Pesan Guru Besar HPI Saat Mendapat Kejutan dari Koleganya
Rechtsschool:

Pesan Guru Besar HPI Saat Mendapat Kejutan dari Koleganya

Ia dianggap sebagai ‘titisan’ Sudargo Gautama dalam bidang hukum perdata internasional.

Oleh:
Muhammad Yasin
Bacaan 2 Menit
Prof. Zulfa Djoko Basuki saat menyampaikan pandangan. Foto: MYS
Prof. Zulfa Djoko Basuki saat menyampaikan pandangan. Foto: MYS

Berusia 77 tahun, Profesor Zulfa Djoko Basuki mendapat kejutan dari kolega, murid, dan anggota keluarganya. Tiba-tiba saja Guru Besar Fakultas Hukum Universitas Indonesia itu  bertemu dengan beberapa koleganya dalam bidang hukum internasional, antara lain Mieke Komar, Huala Adolf, dan Hikmahanto Juwana, di aula kampus Fakultas Hukum Universitas Indonesia, Rabu (26/9) jelang siang. Berselang, ia juga bertemu suami dan anak-anaknya.

Ternyata, Profesor Zulfa sedang mendapat kejutan dari orang-orang terdekatnya. Pada saat usianya mencapai 77 tahun, kolega dan murid-muridnya memberikan kado berupa sebuah buku kumpulan tulisan. Menurut Satya Arinanto, Guru Besar Hukum Tata Negara, rencana penulisan buku itu sudah lama muncul, tetapi baru beberapa bulan terakhir intensif diselesaikan. Rencana itu sengaja dirahasiakan dari Prof. Zulfa karena akan menjadi kejutan pada saat ulang tahunnya. Dan, kejutan itu terjadi di ruang Soemadipraja & Taher kampus Fakultas Hukum UI di Depok.

Lima orang dosen Fakultas Hukum UI – Satya Arinanto, Mutiara Hikmah, Tiurma M. Pitta Allagan, Qurrota Ayuni, dan Kris Wijoyo Supandji-- menjadi editor buku ‘Hukum Antar Tata Hukum: Antologi 77 Tahun Guru Besar Hukum Antar Tata Hukum Prof. Dr. Zulfa Djoko Basuki, SH, MH’. Buku itulah yang menjadi kado khusus kepada ahli hukum perdata internasional itu.

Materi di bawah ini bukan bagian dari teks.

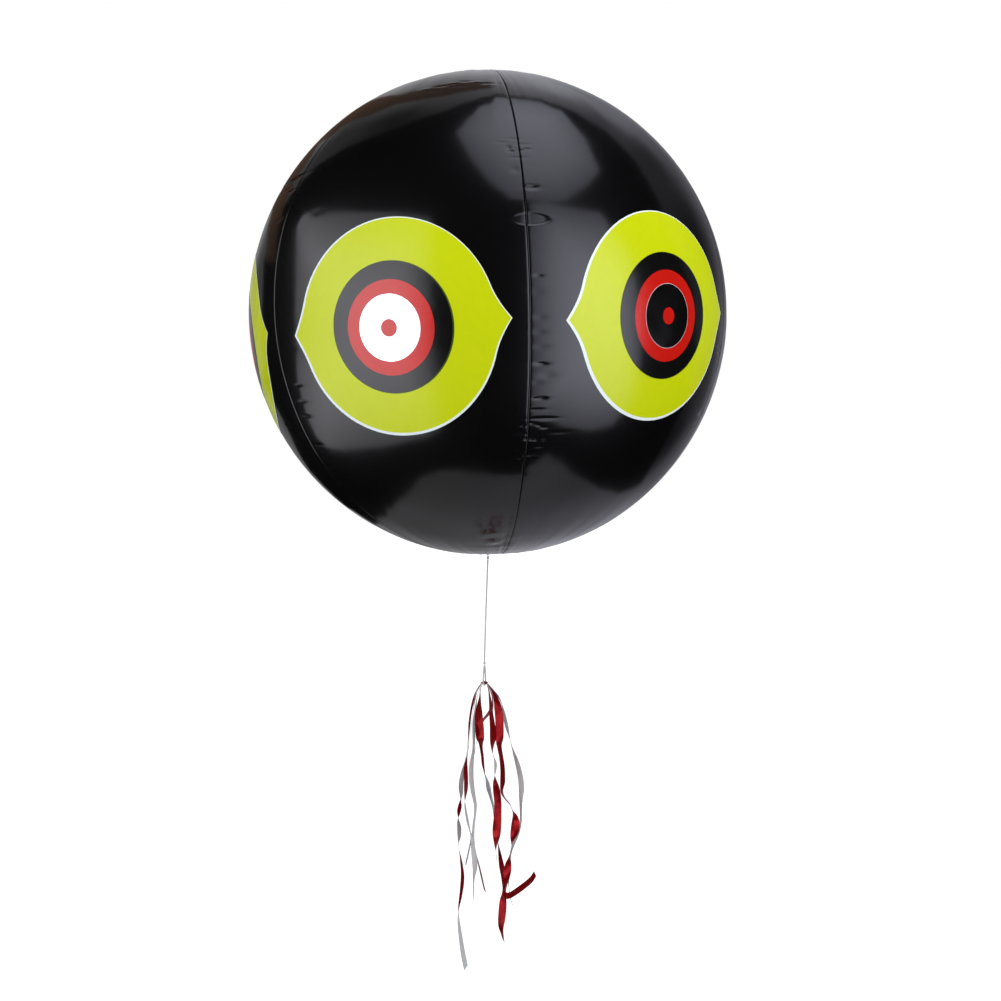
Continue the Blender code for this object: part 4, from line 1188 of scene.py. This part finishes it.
def glowMaterial(name, colour=None):
    # One colour, or the panel's own glow at each point
    material = bpy.data.materials.new(name)
    material.use_nodes = True
    tree = material.node_tree
    tree.nodes.clear()
    glow = tree.nodes.new("ShaderNodeEmission")
    if colour:
        glow.inputs["Color"].default_value = (*colour, 1)
    else:
        level = tree.nodes.new("ShaderNodeAttribute")
        level.attribute_name = "glow"
        tree.links.new(level.outputs["Color"], glow.inputs["Color"])
    leave = tree.nodes.new("ShaderNodeOutputMaterial")
    tree.links.new(glow.outputs[0], leave.inputs["Surface"])
    return material


def reflectionPanel(name, points, faces, material, glows=None):
    mesh = bpy.data.meshes.new(name)
    mesh.from_pydata(points, [], faces)
    mesh.materials.append(material)
    if glows:
        colours = [part for glow in glows for part in (*glow, 1)]
        mesh.attributes.new("glow", "FLOAT_COLOR", "POINT").data.foreach_set("color", colours)
    panel = bpy.data.objects.new(name, mesh)
    bpy.context.scene.collection.objects.link(panel)
    panel.visible_camera = False
    panel.visible_diffuse = False
    panel.visible_shadow = False
    panel.visible_transmission = False
    panel.visible_volume_scatter = False


def rimOf(name, distance):
    # The directions of the panel's rim from the ball, for a panel at that distance
    pixels, rim = reflections[name], []
    for a, b in zip(pixels, pixels[1:] + pixels[:1]):
        for share in studio["rimShares"]:
            place, way = reflected(a[0] + (b[0] - a[0]) * share, a[1] + (b[1] - a[1]) * share)
            start = place - ball["centre"]
            run = sqrt(start.dot(way) ** 2 + distance ** 2 - start.length_squared) - start.dot(way)
            rim.append((start + way * run).normalized())
    return rim


def domePanel(name, rim, middle, distance, glowAt):
    # A panel that curves round the ball, from its middle out to its rim
    count, rings = len(rim), studio["rings"]
    ways, shares = [middle], [0]
    for i in range(rings):
        share = (i + 1) / rings
        ways += [middle.slerp(way, share) for way in rim]
        shares += [share] * count
    faces = [(0, j + 1, (j + 1) % count + 1) for j in range(count)]
    for i in range(rings - 1):
        for j in range(count):
            k, a, b = (j + 1) % count, 1 + i * count, 1 + (i + 1) * count
            faces.append((a + j, a + k, b + k, b + j))
    glows = [glowAt(way, share) for way, share in zip(ways, shares)]
    points = [ball["centre"] + way * distance for way in ways]
    reflectionPanel(name, points, faces, glowMaterial(name), glows)


def sweepGlowAt(way, share):
    blur, power = studio["sweepBlend"]
    weights = [(1 / (way.angle(direction(radians(a), radians(b))) + blur) ** power, glow)
               for a, b, glow in sweepLight]
    glow = sum(w * glow for w, glow in weights) / sum(w for w, glow in weights)
    plain, cool = studio["sweepTint"]
    middle, gain = studio["sweepCool"]
    return glow, glow, glow * (1 + plain + cool * smoothStep(middle + gain * way.x))


def makeReflections():
    inner, outer = studio["boxFade"]
    for name, (edge, core), tint in (("leftSoftbox", studio["leftGlow"], studio["leftTint"]),
                                     ("rightSoftbox", studio["rightGlow"], studio["rightTint"]),
                                     ("topSoftbox", studio["topGlow"], studio["rightTint"])):
        rim = rimOf(name, studio["panelDistance"])
        middle = sum(rim, Vector()).normalized()
        if name == "leftSoftbox":
            middle = reflected(*studio["leftMiddle"])[1]
        domePanel(name, rim, middle, studio["panelDistance"], lambda way, share:
                  [part * (edge + (core - edge) * (1 - share ** inner) ** outer) for part in tint])
    # The white sweep behind and under the ball
    middle = direction(radians(studio["sweepMiddle"][0]), radians(studio["sweepMiddle"][1]))
    domePanel("sweepReflection", rimOf("sweep", studio["sweepDistance"]), middle, studio["sweepDistance"],
              sweepGlowAt)
    # A wooden door to the left, seen as a thin brown band
    points = [ball["centre"] + way * studio["doorDistance"] for way in rimOf("door", studio["doorDistance"])]
    reflectionPanel("doorReflection", points, [tuple(range(len(points)))],
                    glowMaterial("doorGlow", studio["doorGlow"]))
    # The dark room round the camera
    room = bmesh.new()
    around, up = studio["roomSides"]
    bmesh.ops.create_uvsphere(room, u_segments=around, v_segments=up, radius=studio["roomRadius"])
    bmesh.ops.translate(room, verts=room.verts, vec=ball["centre"])
    room.verts.index_update()
    points = [v.co.copy() for v in room.verts]
    faces = [tuple(v.index for v in f.verts) for f in room.faces]
    room.free()
    reflectionPanel("darkRoom", points, faces, glowMaterial("darkRoom", (studio["roomGlow"],) * 3))


def softLamp(name, azimuth, elevation, distance, size, power):
    lamp = bpy.data.lights.new(name, "AREA")
    lamp.shape = "SQUARE"
    lamp.size = size
    lamp.energy = power
    obj = bpy.data.objects.new(name, lamp)
    way = direction(radians(azimuth), radians(elevation))
    obj.location = ball["centre"] + way * distance
    obj.rotation_euler = way.to_track_quat("Z", "Y").to_euler()
    bpy.context.scene.collection.objects.link(obj)
    obj.visible_camera = False
    obj.visible_glossy = False


def seenRays(tree):
    # 1 for rays that see the thing itself or its reflection, and 0 for the light it gives
    paths = tree.nodes.new("ShaderNodeLightPath")
    seen = mathNode(tree, "MAXIMUM", paths.outputs["Is Camera Ray"], paths.outputs["Is Glossy Ray"])
    return mathNode(tree, "MAXIMUM", seen, paths.outputs["Is Transmission Ray"])


def makeWorld():
    world = bpy.data.worlds.new("whiteStudio")
    bpy.context.scene.world = world
    world.use_nodes = True
    tree = world.node_tree
    tree.nodes.clear()
    ambient = tree.nodes.new("ShaderNodeBackground")
    ambient.inputs["Strength"].default_value = studio["ambient"]
    white = tree.nodes.new("ShaderNodeBackground")
    white.inputs["Strength"].default_value = 1.0
    for node in (ambient, white):
        node.inputs["Color"].default_value = (1, 1, 1, 1)
    mix = tree.nodes.new("ShaderNodeMixShader")
    tree.links.new(seenRays(tree), mix.inputs[0])
    tree.links.new(ambient.outputs[0], mix.inputs[1])
    tree.links.new(white.outputs[0], mix.inputs[2])
    leave = tree.nodes.new("ShaderNodeOutputWorld")
    tree.links.new(mix.outputs[0], leave.inputs["Surface"])


def makeFloor():
    mesh = bpy.data.meshes.new("floor")
    far, z = studio["floorReach"], studio["floor"]
    mesh.from_pydata([(-far, -far, z), (far, -far, z), (far, far, z), (-far, far, z)], [], [(0, 1, 2, 3)])
    material, tree, shader = newMaterial("paleFloor", studio["floorColour"])
    shader.inputs["Roughness"].default_value = studio["floorRoughness"]
    # White to the eye and in reflections, with no light of its own on the object
    shader.inputs["Emission Color"].default_value = (1, 1, 1, 1)
    glow = mathNode(tree, "MULTIPLY", seenRays(tree), studio["floorGlow"])
    tree.links.new(glow, shader.inputs["Emission Strength"])
    mesh.materials.append(material)
    floor = bpy.data.objects.new("floor", mesh)
    floor.visible_glossy = False
    bpy.context.scene.collection.objects.link(floor)


makeWorld()
makeFloor()
makeReflections()
for name, numbers in lamps.items():
    softLamp(name, *numbers)
bpy.context.scene.view_settings.view_transform = "Standard"
print("studio lit")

“Ini surprise yang mengejutkan,” kata Profesor Zulfa di hadapan kolega, keluarga dan sejumlah dosen dan mahasiswa. “Saya tidak pernah menduga,” sambung perempuan kelahiran Solok Sumatera Barat, 26 September 1941 ini.

Prof. Zulfa menyampaikan pesan penting bagi dosen-dosen muda dan mahasiswa hukum. Mereka boleh belajar bidang hukum apa saja, tetapi harus mendalami satu bidang hukum tertentu. Dengan menguasai satu bidang ilmu tertentu, seseorang bisa mendapatkan banyak manfaat, apalagi jika bidang itu dibutuhkan banyak orang. “Kuasai satu bidang ilmu (hukum) secara mendalam,” ujarnya.

(Baca juga: Pluralisme Hukum Harus Diakui).

Prinsip itu pula yang dulu dipegang lulusan Fakultas Hukum UI Tahun 1967 ini. Ia bercerita ketika mengambil magister, tesisnya justru mengenai pasar modal. Saat itu pasar modal belum berkembang. Tetapi perhatiannya kemudian beralih pada isu kewarganegaraan. Banyak persoalan muncul dalam implementasi UU No. 62 Tahun 1958 tentang Kewarganegaraan Republik Indonesia, terutama masalah perkawinan campuran atau perkawinan antar warga negara yang berbeda. Jika terjadi perceraian, anak hasil perkawinan terancam dideportasi dari Indonesia. Anak hasil perkawinan itu tak boleh tinggal di Indonesia. Kalaupun tinggal, akan direpotkan oleh keharusan mengurus izin tinggal.

Peristiwa lain yang menggugah keinginannya adalah masalah kewarganegaraan keturunan Tiongkok (RRC) yang ada di Indonesia. Setelah lahirnya UU No. 62 Tahun 1958 terjadi perubahan sistem kewarganegaraan. Misalnya, melalui Peraturan Presiden No. 10 Tahun 1959, Pemerintah melarang para pedagang eceran dan pedagang kecil berjualan hingga ke tingkat ibukota swatantra dan keresidenan. Kebijakan ini secara tidak langsung ‘memaksa’ para pedagang keturunan asing di ibukota kecamatan untuk keluar.